*Collected material*.
##########
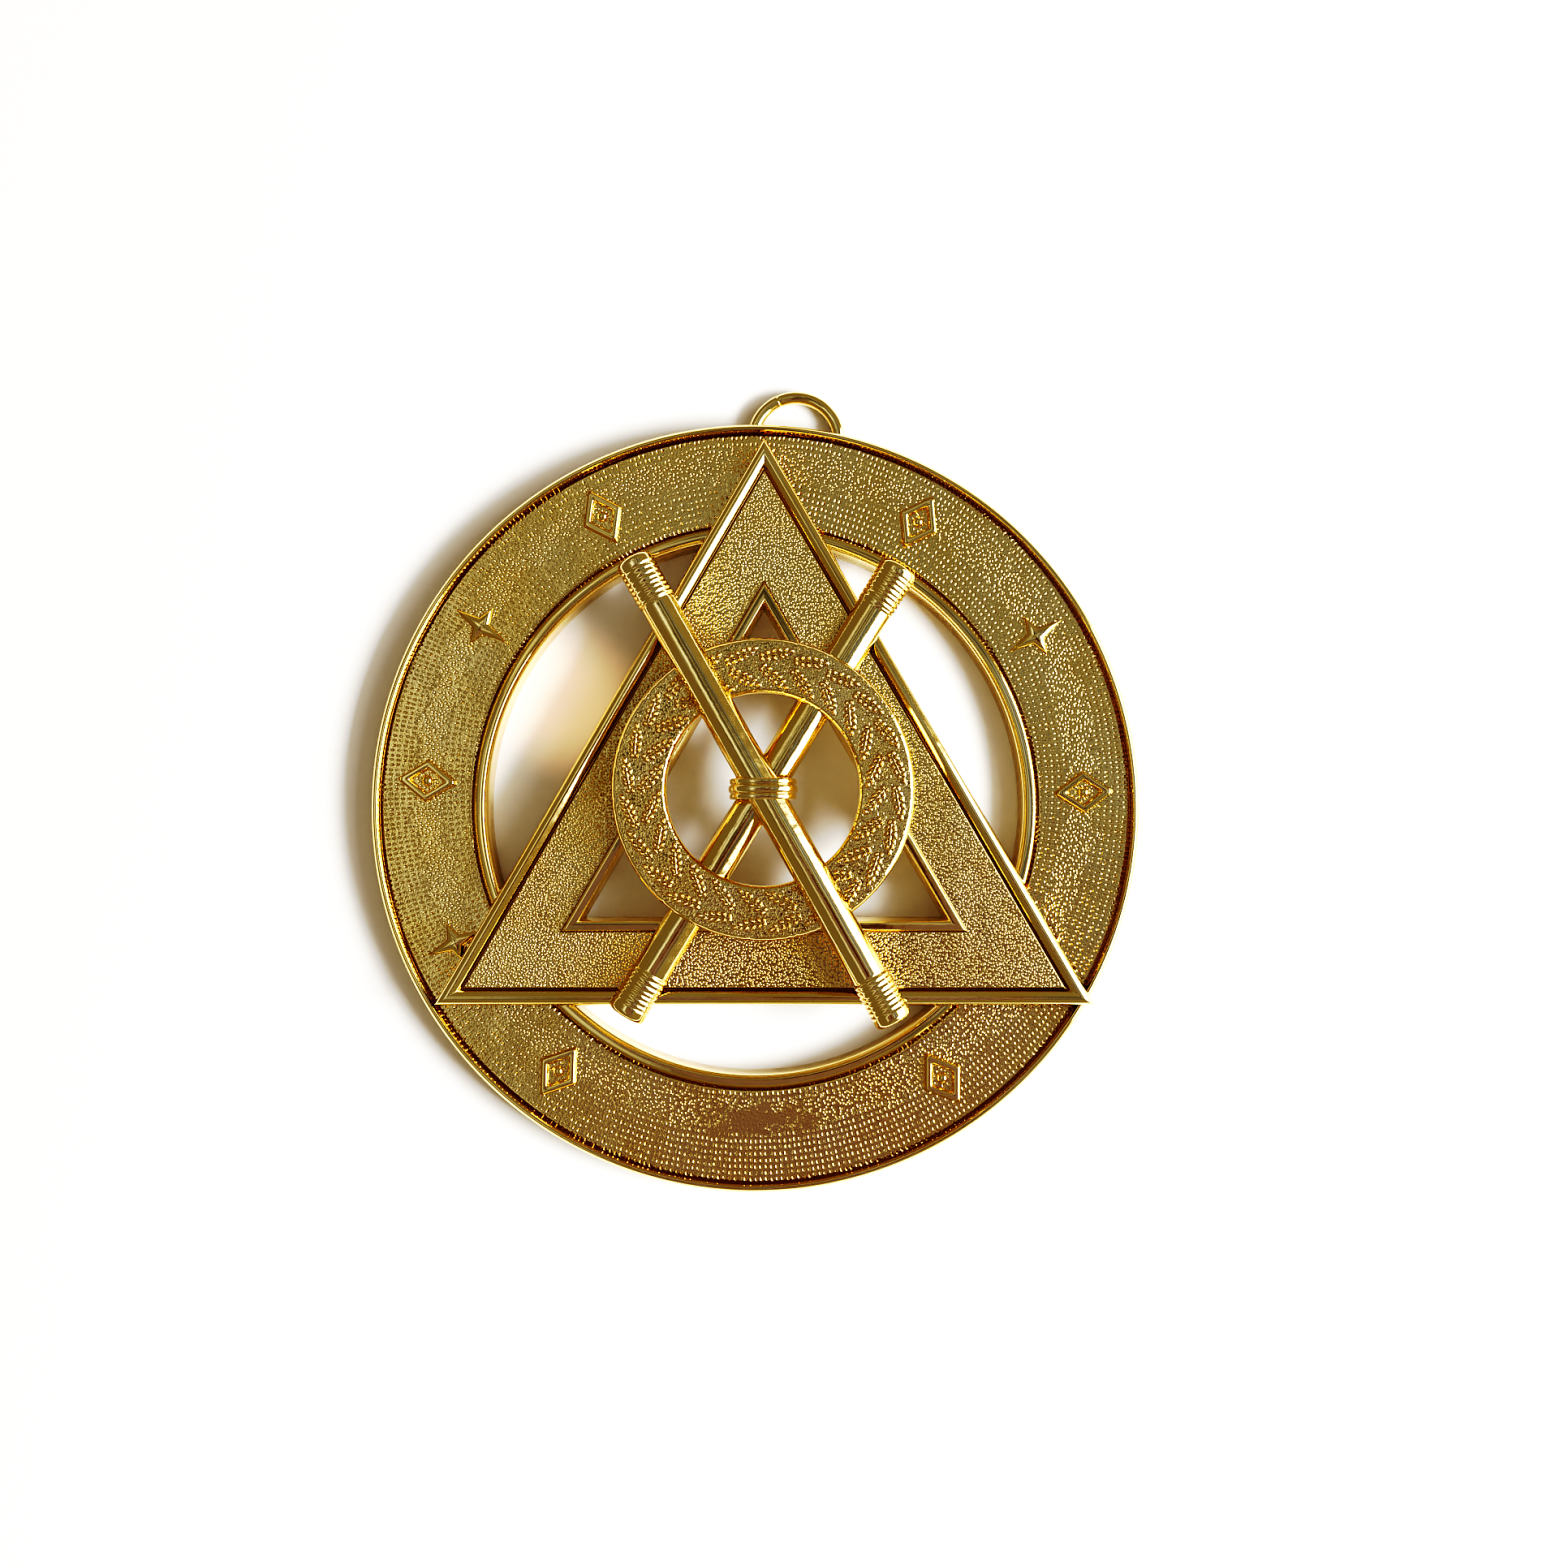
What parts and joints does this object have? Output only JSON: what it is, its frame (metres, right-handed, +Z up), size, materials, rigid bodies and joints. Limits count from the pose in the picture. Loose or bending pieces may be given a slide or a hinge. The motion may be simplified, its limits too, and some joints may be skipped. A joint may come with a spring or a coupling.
{
  "type": "masonic jewel",
  "caption": "Round gilt collar jewel: ring band with raised ornaments, pierced triangular frame, leaf wreath with crossed rods tied at the middle, wire loop at the top.",
  "frame": {"origin": "on the surface that the jewel lies on, under the middle of its outline", "axes": "+Z up out of the face, +Y towards the suspension loop, +X to the right of the face"},
  "size_m": [0.076, 0.0796, 0.008],
  "materials": {
    "stippled_gilt": "gold plate, polished rims round a stippled field",
    "chased_gilt": "gold plate over granular ground and veined leaves",
    "polished_gilt": "mirror-polished gold plate"
  },
  "bodies": {
    "root": {"ring_band": "stippled_gilt", "triangle_frame": "stippled_gilt", "wreath": "chased_gilt", "rod_over": "polished_gilt", "rod_under": "polished_gilt", "binding": "polished_gilt", "suspension_loop": "polished_gilt"}
  },
  "joints": []
}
##########
*Problem statement*.
Every line of the material must be returned exactly as it appears.

*Finished exercise*.
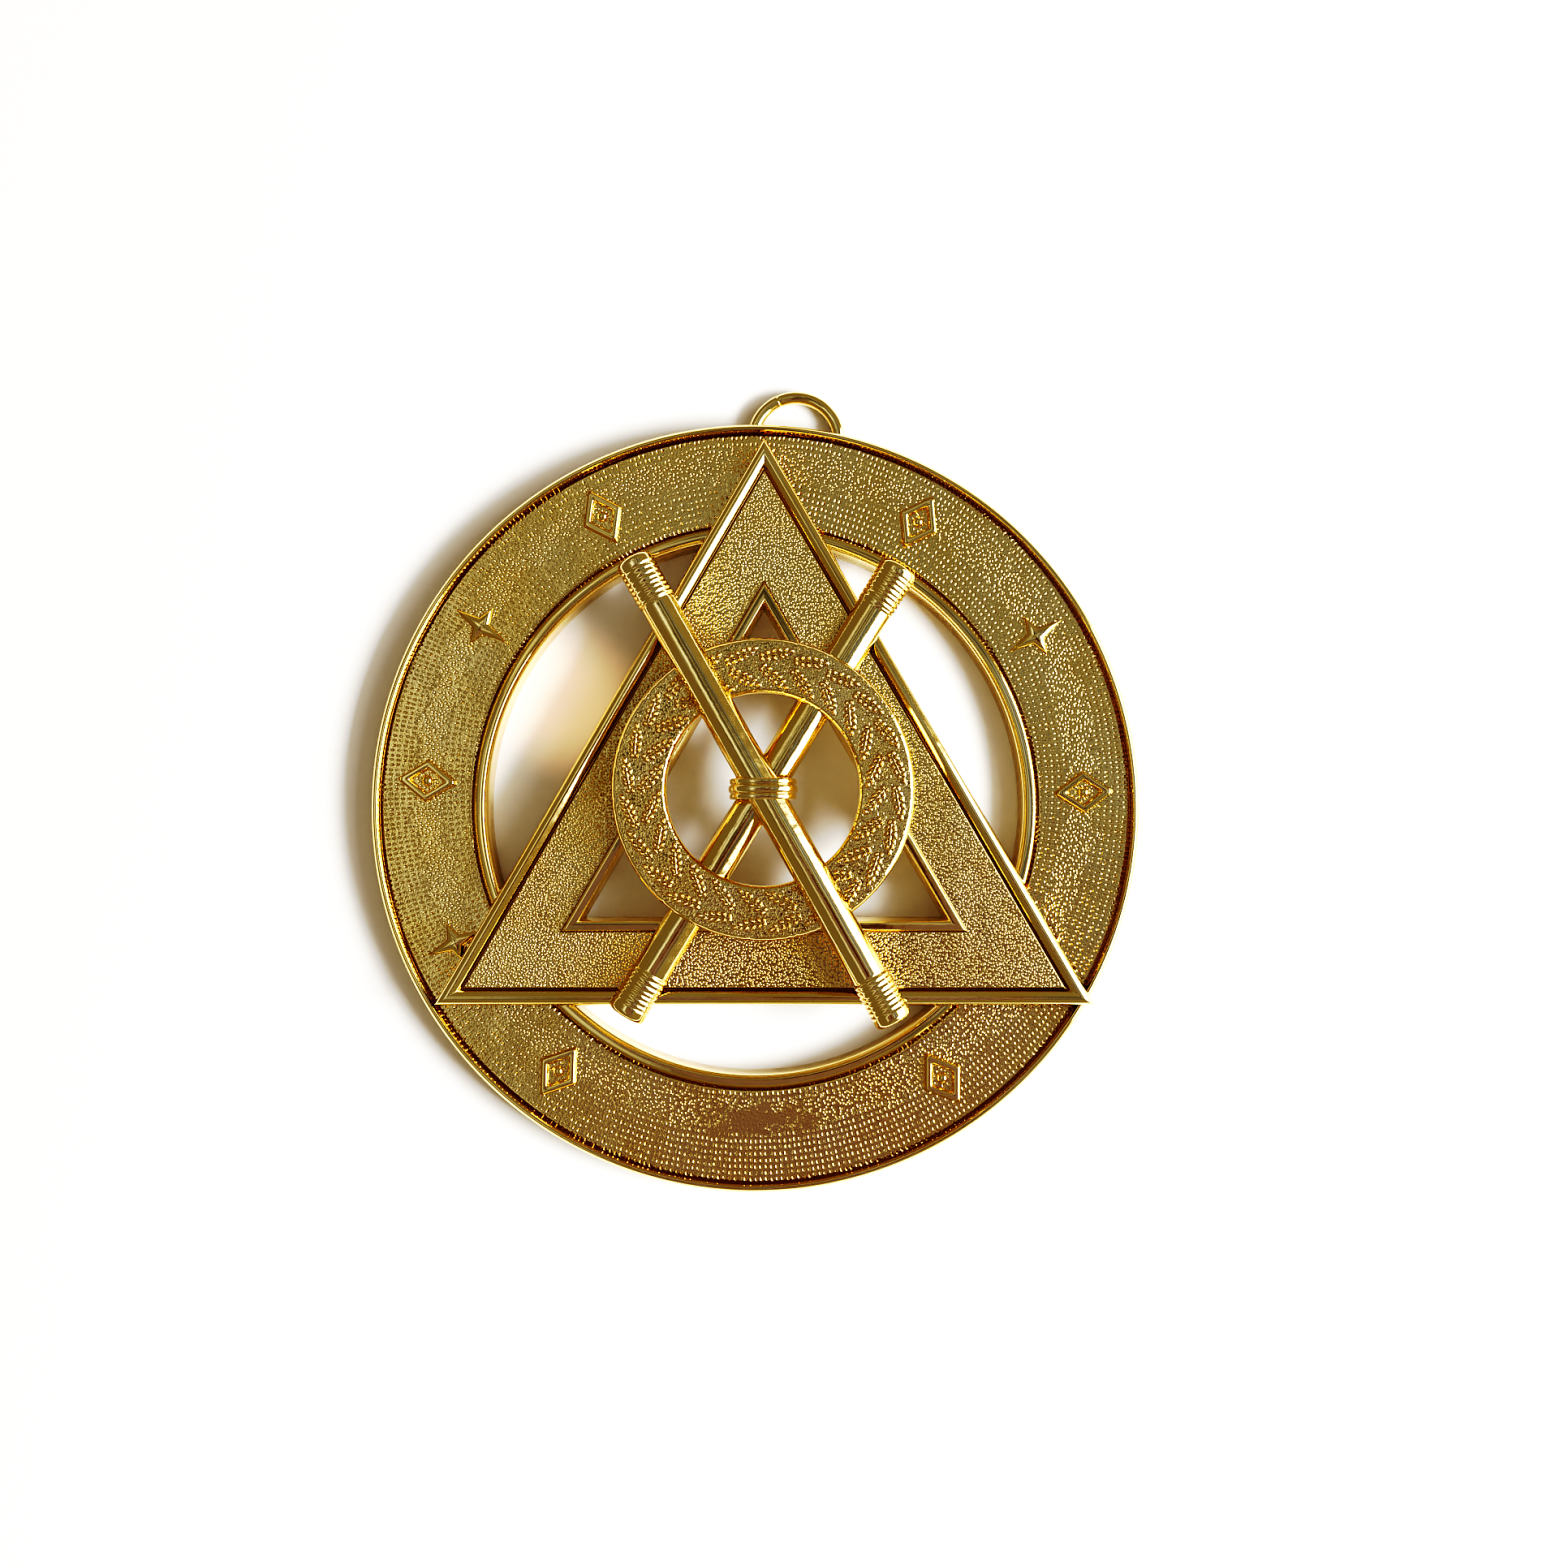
What parts and joints does this object have? Output only JSON: what it is, its frame (metres, right-handed, +Z up), size, materials, rigid bodies and joints. Limits count from the pose in the picture. Loose or bending pieces may be given a slide or a hinge. The motion may be simplified, its limits too, and some joints may be skipped. A joint may come with a spring or a coupling.
{
  "type": "masonic jewel",
  "caption": "Round gilt collar jewel: ring band with raised ornaments, pierced triangular frame, leaf wreath with crossed rods tied at the middle, wire loop at the top.",
  "frame": {"origin": "on the surface that the jewel lies on, under the middle of its outline", "axes": "+Z up out of the face, +Y towards the suspension loop, +X to the right of the face"},
  "size_m": [0.076, 0.0796, 0.008],
  "materials": {
    "stippled_gilt": "gold plate, polished rims round a stippled field",
    "chased_gilt": "gold plate over granular ground and veined leaves",
    "polished_gilt": "mirror-polished gold plate"
  },
  "bodies": {
    "root": {"ring_band": "stippled_gilt", "triangle_frame": "stippled_gilt", "wreath": "chased_gilt", "rod_over": "polished_gilt", "rod_under": "polished_gilt", "binding": "polished_gilt", "suspension_loop": "polished_gilt"}
  },
  "joints": []
}